Мальчишка, взятый вместе с водителем «Газели», находился на лечении в клинике. У пацана съехала крыша. Возомнил себя глашатаем подземного огня, который искоренит всё человечество, если оно не встанет на путь Братства Теней. И что конец этот близок, но это не будет Апокалипсисом — это будет новая вера на земле, с новыми богами, с новыми ценностями, и люди будут общаться с богами через ясновиденье. И учителя, что сейчас ходят по земле и несут эту веру, — пророки и мессии. Они, праведники, несут учение о ваянии собственного образа. И никому уже не будет подвластен тот человек, так как исчезнет догма о добре и любви к ближнему, а значит, человек станет свободным. И любить человек должен только себя — это и есть ваяние собственного Я, это и есть новая вера.
А сам не помнит ни родителей, ни дома. Или ему основательно запудрили мозги «академики», или врет красиво да складно. И вообще, для чего он им? Малой ведь ещё? А может, не он им нужен, а его родители? Тогда надо знать, кто они… А вдруг это нить! Но если он им так важен — а он важен! — захотят или выкрасть его из лечебницы, или убрать… И эта нить может вывести на Самаритянина: не просто так выкрасть из закрытого заведения человека — опыт нужен. Как раз работа для Самаритянина…
— Да знать бы прикуп…
— О чем это ты? — Аридаков глянул на Сажина. — Что-то проясняется?
— Наоборот, запутаннее становится. За юродивым мальчишкой нужен догляд…

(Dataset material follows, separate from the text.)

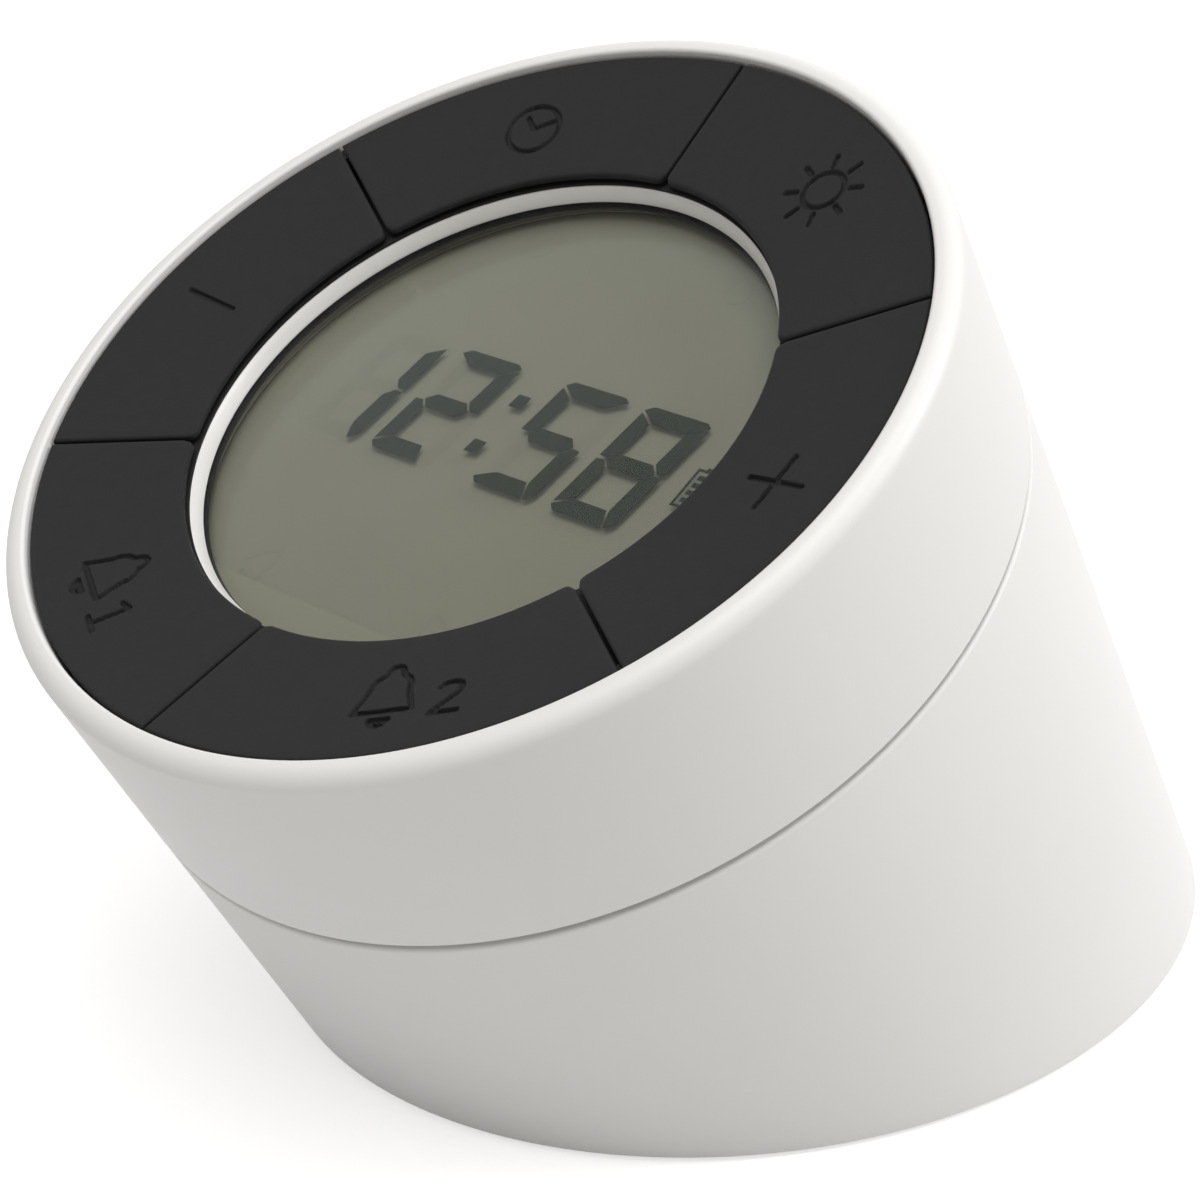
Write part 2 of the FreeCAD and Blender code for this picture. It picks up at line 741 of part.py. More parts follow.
def make_base_shell():
    body = new_body("base_shell")
    lowest = s.axis_length + s.body_radius * (math.tan(math.radians(s.tilt.value)) + 0.1)
    ring = revolved(body, [
        (spigot_outer, -s.spigot_depth),
        (spigot_outer, -base_top),
        (s.body_radius, -base_top),
        (s.body_radius, -lowest),
        (inner_radius, -lowest),
        (inner_radius, -web_under),
        (web_hole_radius, -web_under),
        (web_hole_radius, -s.web_depth),
        (spigot_inner, -s.web_depth),
        (spigot_inner, -s.spigot_depth),
    ])
    dressed(body, "Chamfer", ring, ring_edges(ring, s.body_radius, -base_top), s.groove_chamfer)
    holes = new_sketch(body, "web_holes", offset=at_depth(s.web_depth))
    for angle in HEAD_BOSS_ANGLES:
        draw_circle(holes, *polar(boss_ring_radius, angle), s.screw_hole_radius)
    for angle in PILLAR_ANGLES:
        draw_circle(holes, *polar(lamp_screw_ring, angle), s.screw_radius)
    carve(body, holes, s.web_thickness)
    rails = new_sketch(body, "rails", offset=at_depth(charger_top_depth + s.rail_inset))
    rail_x = s.charger_width / 2 - s.rail_inset - s.rail_thickness / 2
    half = s.rail_thickness / 2
    for side in (-1, 1):
        middle = rail_x * side
        draw_outline(rails, [
            (middle - half, charger_offset),
            (middle + half, charger_offset),
            (middle + half, inner_radius),
            (middle - half, inner_radius),
        ])
    grow(body, rails, s.charger_height - s.rail_inset * 2)
    back = Placement(Vector(0, 0, -charger_offset.value), Rotation())
    pilots = new_sketch(body, "rail_pilots", "XZ_Plane", back)
    for side in (-1, 1):
        draw_circle(pilots, rail_x * side, -charger_screw_depth, s.screw_radius)
    carve(body, pilots, s.charger_screw_bite)
    slot = new_sketch(body, "socket_slot", "XZ_Plane", back)
    across = s.socket_width / 2 + s.socket_clearance
    along = s.socket_thickness / 2 + s.socket_clearance
    draw_outline(slot, [
        (-across, -socket_depth - along),
        (across, -socket_depth - along),
        (across, -socket_depth + along),
        (-across, -socket_depth + along),
    ])
    carve(body, slot, s.body_radius - charger_offset + 1)
    foot = new_sketch(body, "foot_cut", offset=level(s.foot_rise.value))
    draw_circle(foot, 0, 0, s.body_radius * 2)
    carve(body, foot, s.body_radius * 2)
    bosses = new_sketch(body, "plate_bosses", offset=level(plate_top.value))
    pilots = new_sketch(body, "plate_pilots", offset=level(plate_top.value))
    webs = new_sketch(body, "boss_ribs", offset=level(plate_top.value))
    half = s.boss_rib / 2
    for x, y in base_boss_spots():
        draw_circle(bosses, x, y, s.base_boss_radius)
        draw_circle(pilots, x, y, s.screw_radius)
        reach = inner_radius * s.base_rib_share * (1 if y > 0 else -1)
        draw_outline(webs, [
            (as_size(x) - half, y),
            (as_size(x) + half, y),
            (as_size(x) + half, reach + y),
            (as_size(x) - half, reach + y),
        ])
    grow(body, bosses, s.base_boss_height, upward=True)
    grow(body, webs, s.base_rib_height, upward=True)
    carve(body, pilots, s.screw_bite, upward=True)
    keep(body, face)


# Lamp board under the web, with a ring of lamps that light the lower housing

def make_lamp():
    body = new_body("lamp_board")
    disc = new_sketch(body, "disc", offset=at_depth(web_under))
    draw_circle(disc, 0, 0, lamp_board_radius)
    grow(body, disc, s.board_thickness)
    holes = new_sketch(body, "holes", offset=at_depth(web_under))
    for angle in PILLAR_ANGLES:
        draw_circle(holes, *polar(lamp_screw_ring, angle), s.screw_hole_radius)
    carve(body, holes, s.board_thickness)
    keep(body, face)
    count = round(s.lamp_led_count.value)
    lamps = []
    for index in range(count):
        turn = Placement(Vector(), Rotation(Vector(0, 0, 1), (index + 0.5) * 360 / count))
        lamp_depth = lamp_board_under + s.lamp_led_height
        spot = Placement(Vector(lamp_led_ring.value, 0, -lamp_depth.value), Rotation())
        lamp = box(f"lamp_{index}", s.lamp_led_width, s.lamp_led_width, s.lamp_led_height, turn * spot)
        lamps.append(lamp)
    keep(group("lamp_leds", lamps), face)
    plug_under = lamp_board_under + s.cable_plug_height
    plug_place = face_point(0, cable_offset.value, plug_under.value)
    keep(box("lamp_cable_plug", s.cable_plug_width, s.cable_plug_depth, s.cable_plug_height, plug_place))
    cable_end = charger_top_depth + s.rail_inset
    cable_place = face_point(0, cable_offset.value, cable_end.value)
    keep(cylinder("charge_cable", s.cable_radius, cable_end - plug_under, cable_place))


# Charging board against the back wall, with its socket in the wall's slot

def make_charger():
    board_v = charger_offset - s.board_thickness / 2
    board_place = Placement(Vector(0, board_v.value, -charger_bottom_depth.value), Rotation())
    plain = box("charger_blank", s.charger_width, s.board_thickness, s.charger_height, board_place)
    rail_x = s.charger_width / 2 - s.rail_inset - s.rail_thickness / 2
    outward = Rotation(Vector(1, 0, 0), -90)
    holes = []
    screws = []
    for index, side in enumerate((-1, 1)):
        x = side * rail_x.value
        start = Vector(x, (charger_offset - s.board_thickness).value, -charger_screw_depth.value)
        hole_place = Placement(start, outward)
        holes.append(cylinder(f"charger_hole_{index}", s.screw_hole_radius, s.board_thickness, hole_place))
        length = s.board_thickness + s.charger_screw_bite - s.frame_clearance
        screws.append(screw(f"charger_screw_{index}", length, hole_place))
    keep(cut("charging_board", plain, joined("charger_holes", holes)), face)
    keep(group("charger_screws", screws), face)
    socket_length = s.body_radius - s.socket_recess - charger_offset
    socket_start = Placement(Vector(0, charger_offset.value, -socket_depth.value), outward)
    sleeve = box("socket_sleeve", s.socket_width, s.socket_thickness, socket_length, socket_start)
    pit_start = charger_offset + socket_length - s.socket_pit
    pit_place = Placement(Vector(0, pit_start.value, -socket_depth.value), outward)
    pit_width = s.socket_width - s.socket_shell * 2
    pit_thickness = s.socket_thickness - s.socket_shell * 2
    pit = box("socket_pit_space", pit_width, pit_thickness, s.socket_pit + 1, pit_place)
    keep(cut("charging_socket", sleeve, pit), face)
    inner_face = charger_offset - s.board_thickness
    plug_back = cable_offset - s.cable_plug_depth / 2
    plug_middle = (inner_face + plug_back) / 2
    plug_under = charger_top_depth + s.rail_inset + s.cable_plug_height
    plug_place = face_point(0, plug_middle.value, plug_under.value)
    keep(box("charger_plug", s.cable_plug_width, inner_face - plug_back, s.cable_plug_height, plug_place))


# Foot: oval base plate in the oblique opening, a rubber pad let into it, and the plate's screws

def oval_slab(name, radius, low, height):
    """A level slab with the outline that the leaning cylinder has there."""
    reach = s.body_radius.value * 2
    rod_place = Placement(lean.multVec(Vector(0, 0, -reach)), lean)
    rod = cylinder(f"{name}_rod", radius, s.body_radius * 4, rod_place)
    slab_place = Placement(Vector(0, 0, low), Rotation())
    slab = box(f"{name}_slab", s.body_radius * 4, s.body_radius * 4, height, slab_place)
    oval = doc.addObject("Part::Common", name)
    oval.Base = rod
    oval.Tool = slab
    return oval


def make_base_plate():
    plate_radius = inner_radius - s.plate_gap
    pad_radius = plate_radius - s.foot_margin
    pad_height = s.foot_rise + s.foot_inset
    plate = oval_slab("plate_oval", plate_radius, s.foot_rise.value, s.plate_thickness)
    cuts = [oval_slab("pad_seat", pad_radius + s.foot_gap, 0, pad_height)]
    screws = []
    seat = pad_height + s.screw_head_height
    for index, (x, y) in enumerate(base_boss_spots()):
        below = Placement(Vector(x, y, 0), Rotation())
        cuts.append(cylinder(f"plate_hole_{index}", s.screw_hole_radius, plate_top + 1, below))
        sink_radius = s.screw_head_radius + s.pin_clearance
        cuts.append(cylinder(f"plate_sink_{index}", sink_radius, seat, below))
        length = plate_top - seat + s.screw_bite - s.frame_clearance
        place = Placement(Vector(x, y, seat.value), Rotation())
        screws.append(screw(f"base_screw_{index}", length, place))
    keep(cut("base_plate", plate, joined("plate_cuts", cuts)))
    keep(group("base_screws", screws))
    keep(oval_slab("foot_pad", pad_radius, 0, pad_height))


# Battery: a cell lying across the plate in its cradle, with a contact at each end

def make_battery():
    sideways = Rotation(Vector(0, 1, 0), 90)
    axis_height = plate_top + s.cradle_floor + s.cell_radius
    trough_length = s.cell_length + s.contact_thickness * 2
    y = s.cell_offset.value
    block_length = trough_length + s.cradle_end * 2
    block_place = Placement(Vector(0, y, plate_top.value), Rotation())
    block = box("cradle_block", block_length, s.cradle_width, s.cradle_height, block_place)
    trough_start = Vector(-trough_length.value / 2, y, axis_height.value)
    trough_radius = s.cell_radius + s.cell_clearance
    trough = cylinder("cradle_trough", trough_radius, trough_length, Placement(trough_start, sideways))
    keep(cut("battery_cradle", block, trough))
    cell_start = Vector(-s.cell_length.value / 2, y, axis_height.value)
    keep(cylinder("battery_cell", s.cell_radius, s.cell_length, Placement(cell_start, sideways)))
    contacts = []
    for index, x in enumerate((-trough_length.value / 2, s.cell_length.value / 2)):
        place = Placement(Vector(x, y, axis_height.value), sideways)
        contacts.append(cylinder(f"contact_{index}", s.contact_radius, s.contact_thickness, place))
    keep(group("battery_contacts", contacts))


make_head_shell()
make_key_frame()
for key_name, key_angle in KEY_NAMES.items():
    make_key(key_name, key_angle)
make_switches()
make_display_bezel()
make_display()
make_main_board()
make_head_screws()
make_base_shell()
make_lamp()
make_charger()
make_base_plate()
make_battery()

doc.recompute()
for item in doc.Objects:
    if "Invalid" in item.State or "Error" in item.State:
        fail(f"{item.Name} did not build")
os.makedirs("parts", exist_ok=True)
for piece in pieces:
    shape = piece.Shape
    if shape.isNull() or not shape.isValid():
        fail(f"{piece.Label} has no valid shape")
    shape.exportStep(f"parts/{piece.Label}.step")
    print(f"{piece.Label}: {len(shape.Solids)} solids, {shape.Volume:.0f} mm3")
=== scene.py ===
# %% [markdown]
# # A bedside alarm clock with a leaning face
#
# The clock is a white cylinder that is cut off obliquely at its foot, so that its round face
# leans back towards the sleeper. Six charcoal rubber keys make a dished ring round a
# reflective display. The measured solids come from the frame file. The cells below dress
# them: they rebuild the pieces that show with finer edges, and give every piece a finish.

from math import asin, atan2, ceil, cos, hypot, pi, radians, sin, tan

import bmesh
import bpy
import numpy as np
from mathutils import Matrix, Vector


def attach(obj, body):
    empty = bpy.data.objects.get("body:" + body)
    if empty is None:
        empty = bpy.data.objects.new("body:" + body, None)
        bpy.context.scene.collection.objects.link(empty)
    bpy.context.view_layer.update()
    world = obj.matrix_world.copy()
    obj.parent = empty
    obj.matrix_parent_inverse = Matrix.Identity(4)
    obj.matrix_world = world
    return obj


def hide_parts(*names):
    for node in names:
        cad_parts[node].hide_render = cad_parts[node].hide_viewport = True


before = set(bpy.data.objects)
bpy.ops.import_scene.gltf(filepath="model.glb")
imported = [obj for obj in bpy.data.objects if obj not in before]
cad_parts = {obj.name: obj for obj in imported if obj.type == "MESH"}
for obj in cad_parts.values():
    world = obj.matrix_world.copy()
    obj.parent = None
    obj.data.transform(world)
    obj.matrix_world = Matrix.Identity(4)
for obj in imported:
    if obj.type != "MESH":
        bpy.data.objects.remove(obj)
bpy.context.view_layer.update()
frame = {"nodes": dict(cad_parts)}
nodes = frame["nodes"]
print("solids in the frame:", len(nodes))

# %% [markdown]
# ## Two frames of reference
#
# The clock stands on the table, but nearly all of its pieces are square to the leaning face.
# It is easier to think in the face's own frame: x to the right, v up across the face, and
# the height above the key ring's outer edge, all in millimetres. One matrix takes such
# points to the table's frame, so the finished meshes need no turned or moved objects.

# %% Millimetres and the face frame
MM = 0.001
TILT = radians(29.0)
AXIS_LENGTH = 82.3
BODY_RADIUS = 47.5
INNER_RADIUS = 45.0
WEB_UNDER, WEB_TOP = -28.0, -26.0
FACE_CENTRE = Vector((0.0, -AXIS_LENGTH * sin(TILT), AXIS_LENGTH * cos(TILT)))
FACE = Matrix.Translation(FACE_CENTRE) @ Matrix.Rotation(TILT, 4, "X")
TABLE = Matrix.Identity(4)
print("middle of the face, in mm:", [round(c, 2) for c in FACE_CENTRE])

# %% [markdown]
# ## From points to pieces
#
# Every piece here is a closed form made from a list of points and faces. A helper writes the
# mesh in metres, turns its faces outwards and shades it smooth apart from real edges.
# Another gives the piece its finish, the body that it moves with and the solid it stands for.
# The finish is its slot's own, unless another is named.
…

— Только своих не привлекай — никто не должен знать. Тогда только выйдем на засланца, мать его… Я тоже в конторе появляться больше пока не буду, встречаться будем на моей даче. Да не на той, которую все знают…
Сажин недоуменно взглянул на бывшего начальника.
— А у вас что, их две?
— От тёщи домик остался на выселках. Я там редко бывал — сосед за ним смотрит. Берег для себя на всякий пожарный.
— Сейчас что, пожарный, коли открываетесь?
— Не знаю… Может, и хуже. Интуиция, майор… Слишком много непонятного, с таким мы не сталкивались никогда.
— Да мало ли трупов и взломов было? И таких вот «академиков» и умалишённых?
— Да я не о том! Я о кассете. Кое-что вспоминать начинаю — так, обрывками. А теперь вот связываю с теми, кто ищет тот самый переход. Вспоминаю, что даже говорил с теми людьми, что на кассете, только не помню, о чём…
— Знать, и вас коснулось. А я думал, меня одного странные воспоминания посещают. Значит, было что-то, о чём нас заставили забыть. Только всех ли причесали под эту гребёнку? Может, кто-то что-то и помнит, Валентин Михайлович?
— Может, и помнит, майор! Только он с нами говорить не будет, побоится — кому охота в психушку по собственной воле?… Ты смотри, мальца не проворонь. И наружку бы к лечебнице, только не из наших. — Валентин Михайлович увидел, как лицо Сажина стало угрюмым. — Ты не думай, что я всех подозреваю, не обижайся… Упустить нам его нельзя.